### EXERCISE TASK
The entries that follow should be written out exactly.

Structured object records:

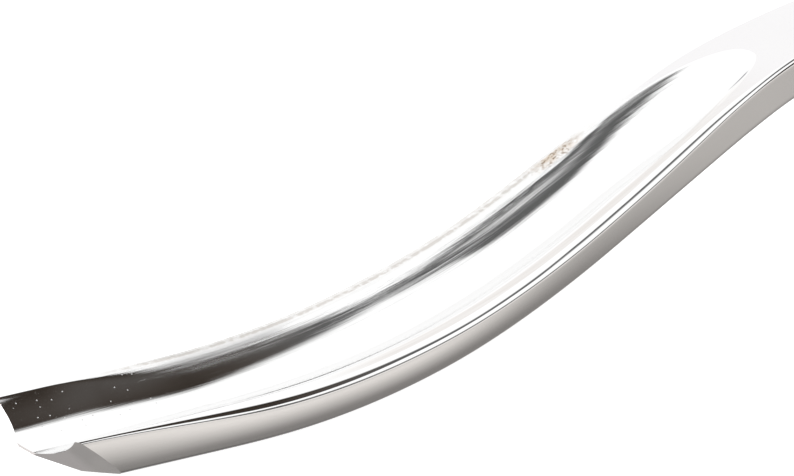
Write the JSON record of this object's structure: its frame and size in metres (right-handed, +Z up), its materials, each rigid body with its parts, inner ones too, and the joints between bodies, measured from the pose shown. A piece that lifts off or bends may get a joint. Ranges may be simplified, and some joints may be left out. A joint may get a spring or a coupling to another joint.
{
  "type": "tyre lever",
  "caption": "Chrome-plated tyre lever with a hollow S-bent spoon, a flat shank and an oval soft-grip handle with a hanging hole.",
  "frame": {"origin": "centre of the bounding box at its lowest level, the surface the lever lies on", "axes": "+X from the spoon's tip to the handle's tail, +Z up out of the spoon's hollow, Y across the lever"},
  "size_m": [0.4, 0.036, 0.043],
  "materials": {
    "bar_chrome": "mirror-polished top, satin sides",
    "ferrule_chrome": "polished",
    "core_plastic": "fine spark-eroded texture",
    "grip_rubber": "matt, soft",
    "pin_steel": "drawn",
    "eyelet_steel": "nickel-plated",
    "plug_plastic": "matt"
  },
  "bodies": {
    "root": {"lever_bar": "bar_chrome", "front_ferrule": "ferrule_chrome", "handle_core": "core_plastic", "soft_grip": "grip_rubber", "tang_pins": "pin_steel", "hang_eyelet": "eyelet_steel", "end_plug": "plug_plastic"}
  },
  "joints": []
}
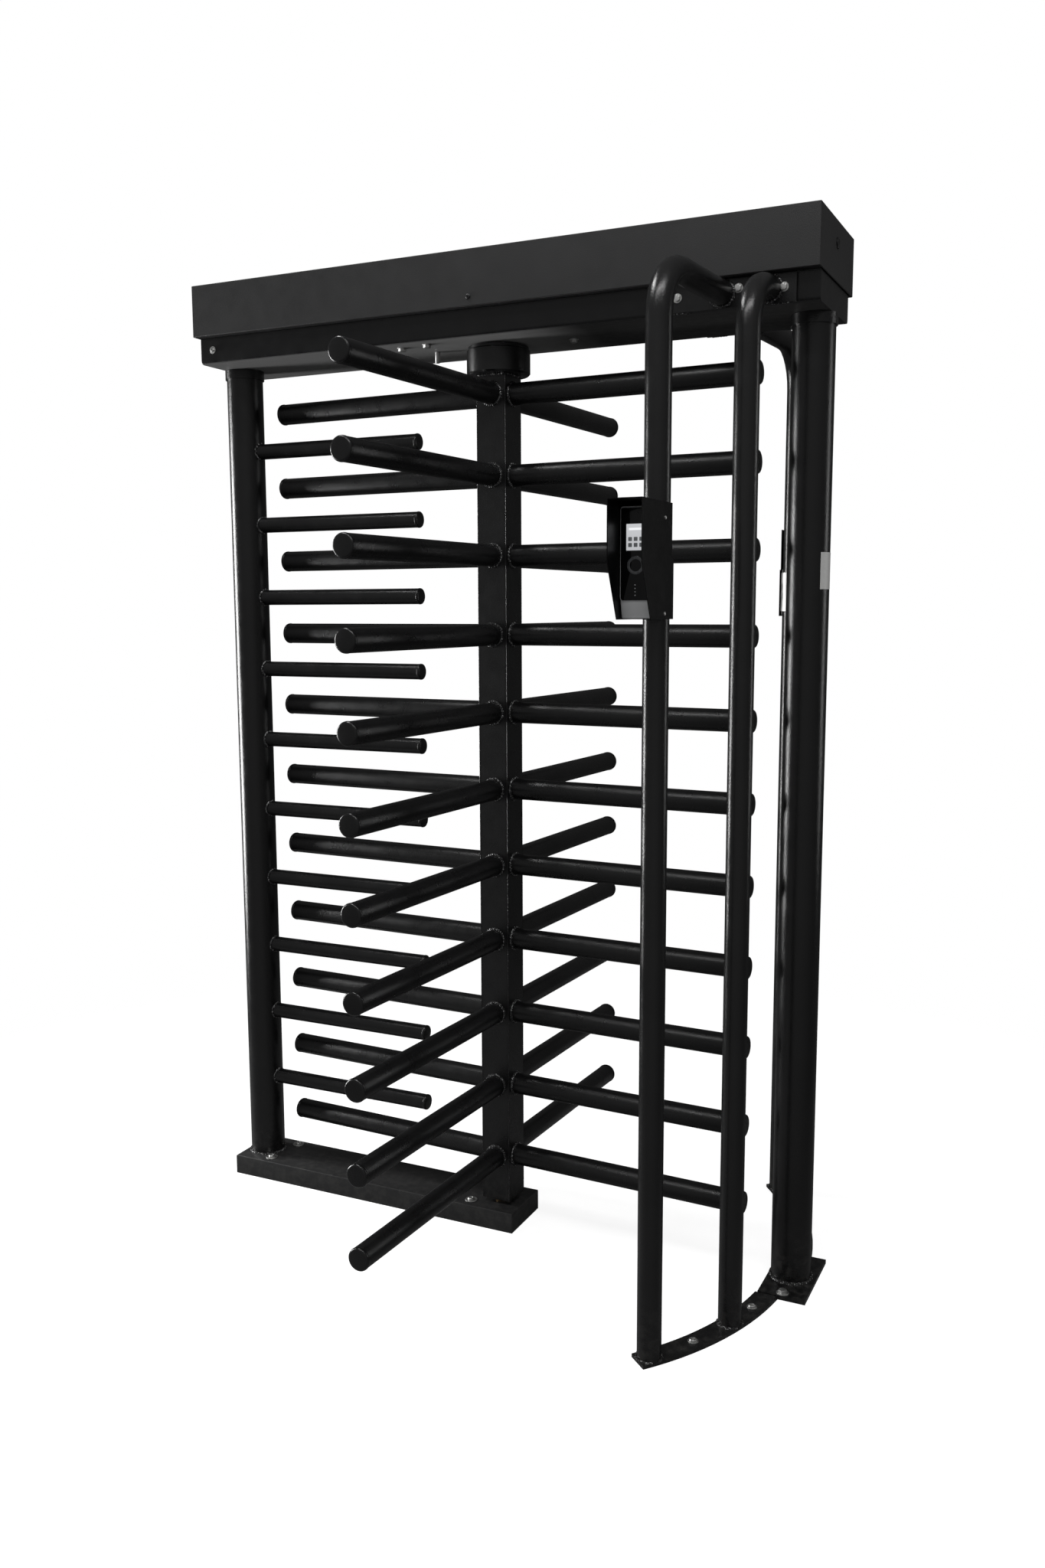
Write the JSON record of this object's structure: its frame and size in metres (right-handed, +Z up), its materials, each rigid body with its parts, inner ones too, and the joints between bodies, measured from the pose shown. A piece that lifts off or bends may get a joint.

### SOLVED PROBLEM
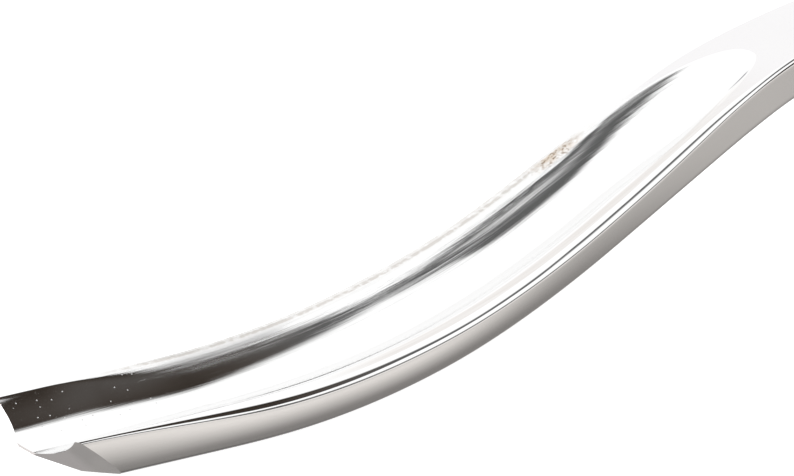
Write the JSON record of this object's structure: its frame and size in metres (right-handed, +Z up), its materials, each rigid body with its parts, inner ones too, and the joints between bodies, measured from the pose shown. A piece that lifts off or bends may get a joint. Ranges may be simplified, and some joints may be left out. A joint may get a spring or a coupling to another joint.
{
  "type": "tyre lever",
  "caption": "Chrome-plated tyre lever with a hollow S-bent spoon, a flat shank and an oval soft-grip handle with a hanging hole.",
  "frame": {"origin": "centre of the bounding box at its lowest level, the surface the lever lies on", "axes": "+X from the spoon's tip to the handle's tail, +Z up out of the spoon's hollow, Y across the lever"},
  "size_m": [0.4, 0.036, 0.043],
  "materials": {
    "bar_chrome": "mirror-polished top, satin sides",
    "ferrule_chrome": "polished",
    "core_plastic": "fine spark-eroded texture",
    "grip_rubber": "matt, soft",
    "pin_steel": "drawn",
    "eyelet_steel": "nickel-plated",
    "plug_plastic": "matt"
  },
  "bodies": {
    "root": {"lever_bar": "bar_chrome", "front_ferrule": "ferrule_chrome", "handle_core": "core_plastic", "soft_grip": "grip_rubber", "tang_pins": "pin_steel", "hang_eyelet": "eyelet_steel", "end_plug": "plug_plastic"}
  },
  "joints": []
}
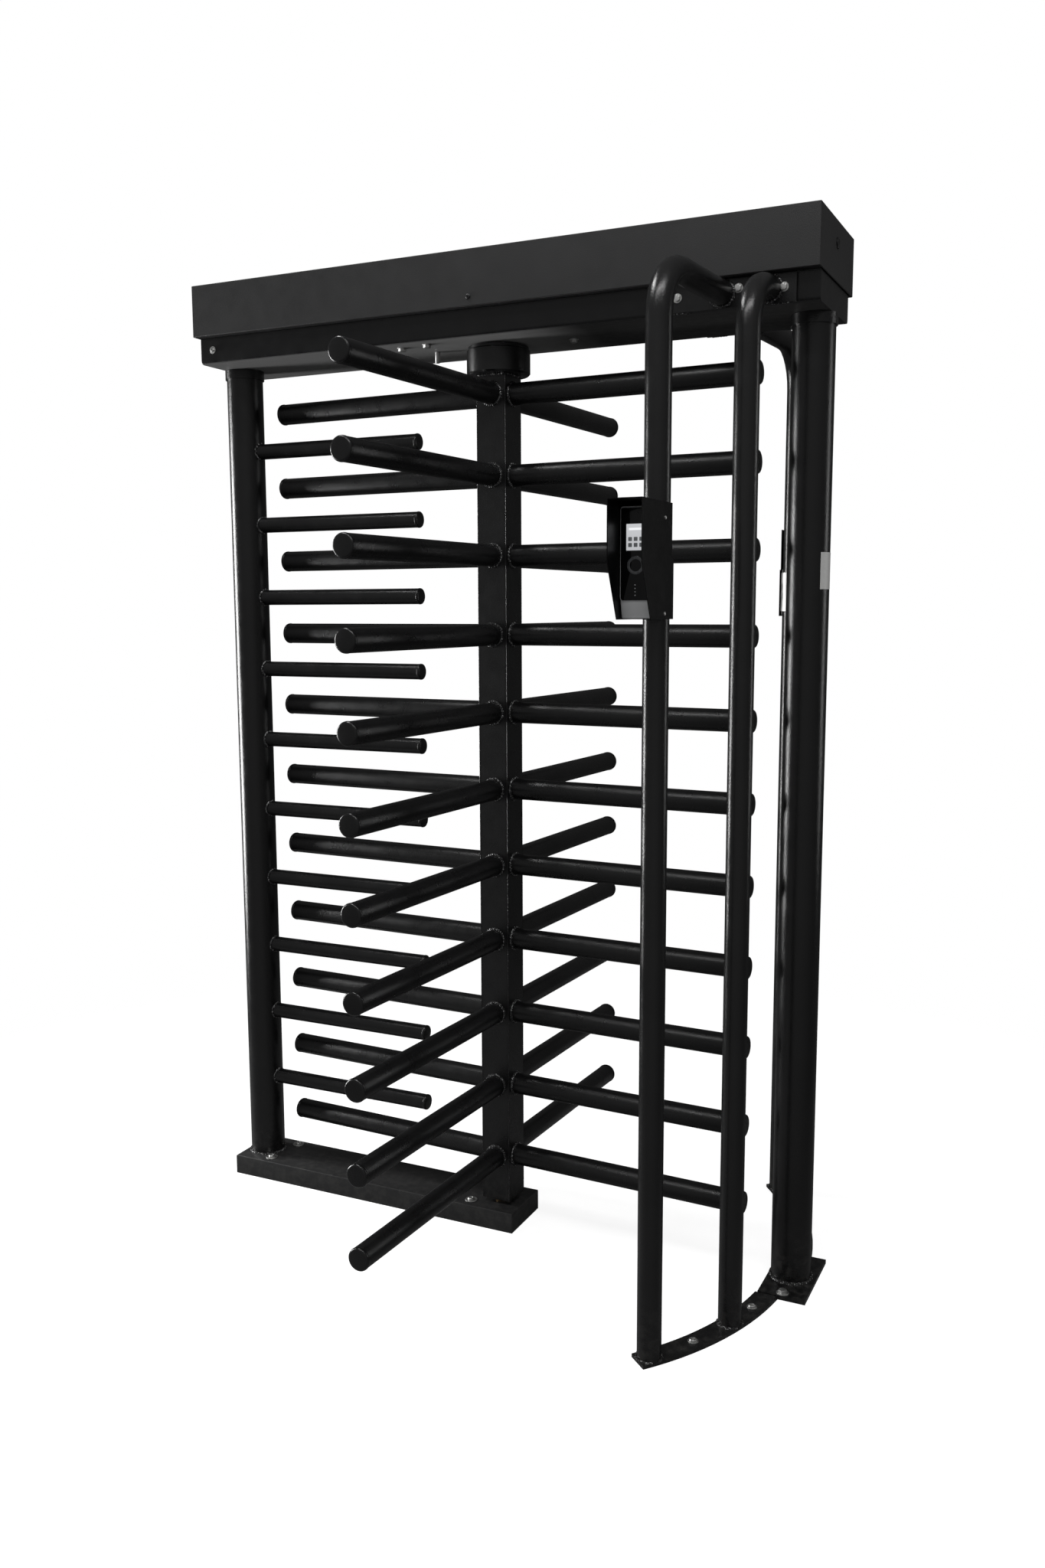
Write the JSON record of this object's structure: its frame and size in metres (right-handed, +Z up), its materials, each rigid body with its parts, inner ones too, and the joints between bodies, measured from the pose shown. A piece that lifts off or bends may get a joint.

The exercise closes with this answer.